We are at 60% deferred and 40% after tax at age 54. We will retire next year and plan on using the after tax funds to carry us to age 60 when we start nipping away at the pre-tax accounts.

Our projections show a tax problem due to too much income from our IRAs after age 70.5 when RMDs are required unless we spend down the larger accounts before we reach age 70.5 to avoid some of the tax hit since the RMDs will be taxed at a pretty high rate (30+%). Spending our after tax accounts first will lower our tax bill by about half since most of our income will be from capital gains and dividends.

Spreadsheets help you see the effect of RMDs and taxes. I just projected a constant conservative % increase compounded annually until RMDs are required and then calculated the RMDs for each IRA and the overall tax hit based on all of our expected income (pension, dividends and RMDs). We also track changes in expenses over time and match income stream requirements to anticipated expenses. (I know....looks like work :D) but our situation is a bit complex and I needed this data to know how all the various IRA-income-expense-tax issues played out over time.

Do what works best for you.

72t site that might help you. http://www.72t.net/Default.aspx
 
SteveR said:
Our projections show a tax problem due to too much income from our IRAs after age 70.5 when RMDs are required unless we spend down the larger accounts before we reach age 70.5 to avoid some of the tax hit since the RMDs will be taxed at a pretty high rate (30+%). Spending our after tax accounts first will lower our tax bill by about half since most of our income will be from capital gains and dividends.

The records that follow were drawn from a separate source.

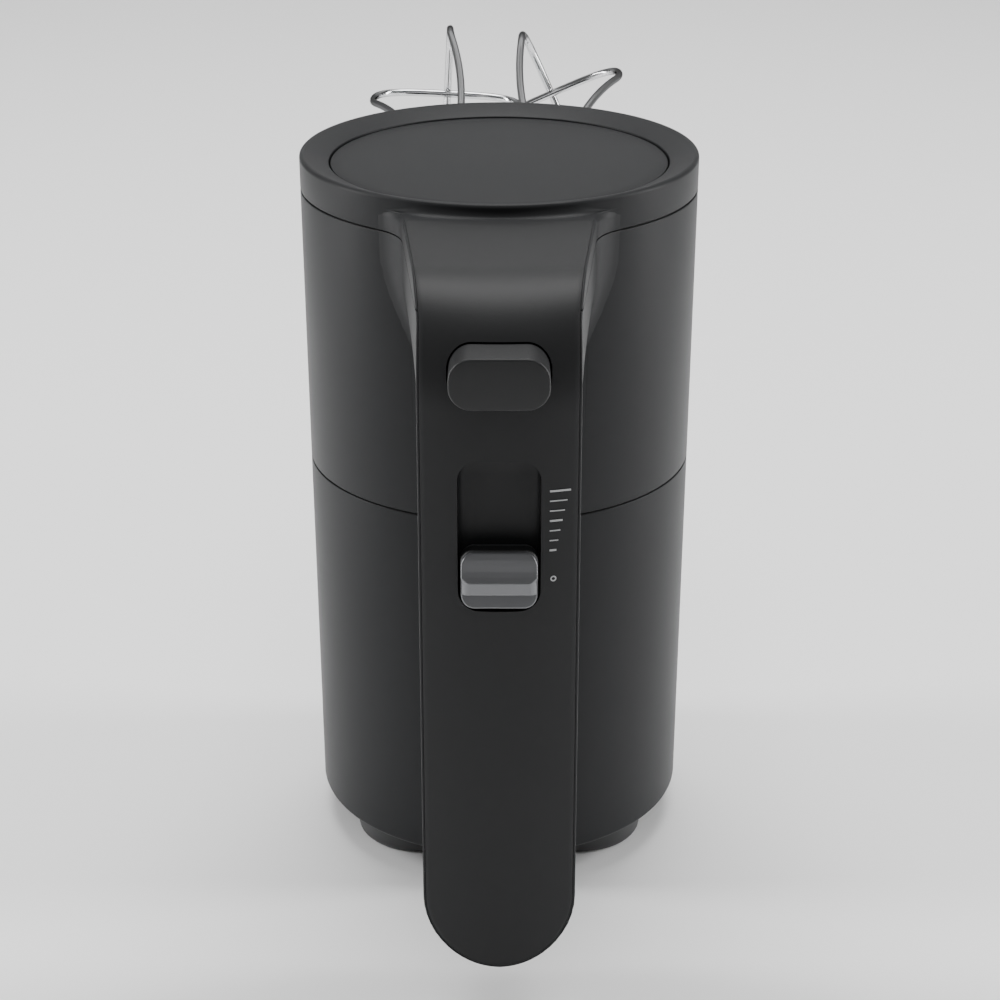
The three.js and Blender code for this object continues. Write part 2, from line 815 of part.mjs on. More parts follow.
[["red_lead", leadX, redLead], ["black_lead", -leadX, blackLead]].forEach(([name, x, colour]) => {
  const leadRadius = 0.8;
  const startY = controlBoardY - boardThickness - leadRadius - 2 * clearance;
  const route = new THREE.CatmullRomCurve3([
    new THREE.Vector3(x, startY, canTopZ - 6),
    new THREE.Vector3(x, startY, canTopZ + 6),
    new THREE.Vector3(x, startY - 6, leadZ - 2),
    new THREE.Vector3(x, startY - 22, leadZ),
    new THREE.Vector3(x, springSeatY + 1, leadZ),
    new THREE.Vector3(x, boardY + 6, leadZ - 3),
    new THREE.Vector3(x, boardY + 1.5, leadZ - 9),
  ]);
  add(housing, name, wire(route, leadRadius, 18, 5), colour);
});

// ---- Motor ----

const canWall = 1.2;
const canMouth = 1.5; // shaft to the can's end
add(
  housing,
  "motor_can",
  turned([
    [motorRadius, canBaseZ],
    [motorRadius, canTopZ],
    [motorShaftRadius + canMouth, canTopZ],
    [motorShaftRadius + canMouth, canTopZ - canWall],
    [motorRadius - canWall, canTopZ - canWall],
    [motorRadius - canWall, canBaseZ],
  ], 32),
  steel,
);
add(
  housing,
  "motor_end_cap",
  ring(motorRadius, motorShaftRadius + clearance, motorBaseZ, motorBaseZ + endCapHeight, 32),
  frameBlack,
);
const magnetOuter = motorRadius - canWall - clearance;
const magnetThickness = 3;
const airGap = 0.6;
const magnetInner = magnetOuter - magnetThickness;
const rotorRadius = magnetInner - airGap;
[["left", Math.PI], ["right", 0]].forEach(([name, middle]) => {
  const reach = THREE.MathUtils.degToRad(62);
  const arc = (radius, from, to) =>
    new THREE.EllipseCurve(0, 0, radius, radius, from, to, to < from).getPoints(8);
  const outline = [
    ...arc(magnetOuter, middle - reach, middle + reach),
    ...arc(magnetInner, middle + reach, middle - reach),
  ];
  add(housing, `magnet_${name}`, prism(outline, "z", canBaseZ + 3, canTopZ - 4), magnetGrey);
});

const rotor = subgroup(mixer);
const shaftBore = motorShaftRadius + clearance;
const gearboxBaseZ = canTopZ + clearance;
const wormTopZ = beaterZ + wormLength / 2;
const bearingHeight = 4;
const bearingSunk = 2.5; // below the gearbox top
const gearboxTopZ = Math.max(beaterZ + wheelTipRadius + 1.2, wormTopZ + bearingSunk + 1);
const bearingZ = gearboxTopZ - bearingSunk;
const shaftTopZ = bearingZ + bearingHeight;
add(rotor, "motor_shaft", rod(motorShaftRadius, motorBaseZ + 0.4, shaftTopZ, 16), steel);

const poles = 5;
const poleOutline = Array.from({ length: poles }, (_, i) => {
  const middle = (2 * Math.PI * i) / poles;
  const at = (radius, degrees) => {
    const angle = middle + THREE.MathUtils.degToRad(degrees);
    return new THREE.Vector2(radius * Math.cos(angle), radius * Math.sin(angle));
  };
  return [
    at(5, -30), at(rotorRadius - 2, -14), at(rotorRadius - 2, -30), at(rotorRadius, -31),
    at(rotorRadius, -16), at(rotorRadius, 0), at(rotorRadius, 16),
    at(rotorRadius, 31), at(rotorRadius - 2, 30), at(rotorRadius - 2, 14), at(5, 30),
  ];
}).flat();
const shaftHole = new THREE.EllipseCurve(0, 0, shaftBore, shaftBore).getPoints(10).slice(0, -1);
add(
  rotor,
  "rotor_core",
  prism(poleOutline, "z", canBaseZ + 6, canTopZ - 5, [shaftHole]),
  steel,
);
const commutatorRadius = 4;
const commutatorZ = canBaseZ + 0.6;
const commutator = ring(commutatorRadius, shaftBore, commutatorZ, commutatorZ + 4.8, 24);
add(rotor, "commutator", commutator, copper);

// The worm is a cross-section with one lobe for each start, twisted along its length.
const lobeHalf = (thickness) => (Math.PI * thickness) / wormLead;
const wormOutline = Array.from({ length: wormStarts }, (_, start) => {
  const middle = Math.PI / 2 + (2 * Math.PI * start) / wormStarts;
  const rootRadius = wormPitchRadius - toothHeight - 0.4;
  const tipRadius = wormPitchRadius + toothHeight;
  const at = (radius, angle) =>
    new THREE.Vector2(radius * Math.cos(middle + angle), radius * Math.sin(middle + angle));
  return [
    at(rootRadius, -lobeHalf(toothThickness * 1.3)),
    at(tipRadius, -lobeHalf(toothThickness * 0.75)),
    at(tipRadius, 0),
    at(tipRadius, lobeHalf(toothThickness * 0.75)),
    at(rootRadius, lobeHalf(toothThickness * 1.3)),
    at(rootRadius, Math.PI / 2),
  ];
}).flat();
const wormSteps = Math.round((wormLength / wormLead) * 10);
const wormBlank = new THREE.ExtrudeGeometry(new THREE.Shape(wormOutline), {
  depth: wormLength,
  steps: wormSteps,
  bevelEnabled: false,
}).translate(0, 0, -wormLength / 2);
add(
  subgroup(rotor, 0, 0, beaterZ),
  "worm",
  cut(
    solid(twisted(wormBlank, (2 * Math.PI) / wormLead)),
    solid(rod(shaftBore, -wormLength, wormLength)),
  ),
  brass,
);

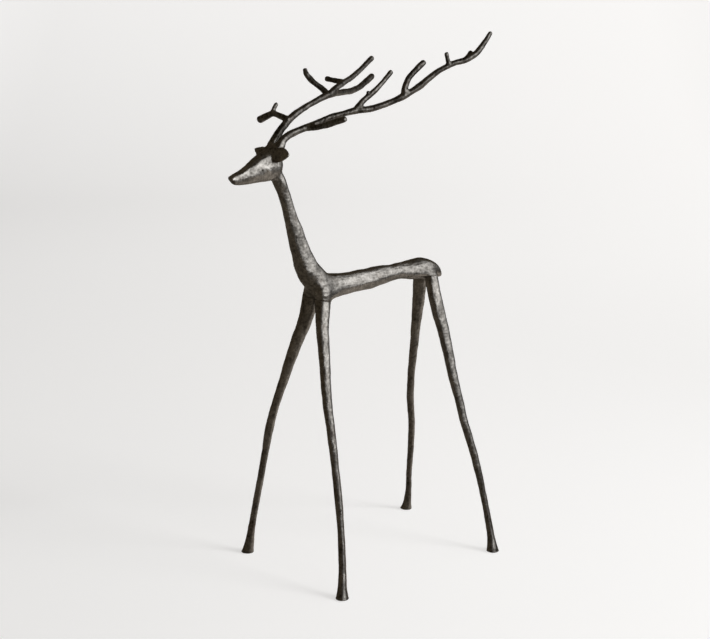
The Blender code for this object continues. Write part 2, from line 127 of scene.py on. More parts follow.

Part of my ER planning is to keep my income requirements in the 15% tax bracket. I'll live off after tax money for the first 10 years of ER and then when I hit 59 1/2 I'll start spending down the IRAs etc. My calculations show that I won't have the enviable problem of getting into a high tax bracket because of RMDs. I'll be 70 in 2031, given today's 15% bracket is $35k ($28k+$5k standard deduction) at a 3% annual increase the 15% tax bracket would be $71k in 2031. Using today's life expectancy factor of 27.4 I'll need an IRA balance of about $2M to make the RMD $71k.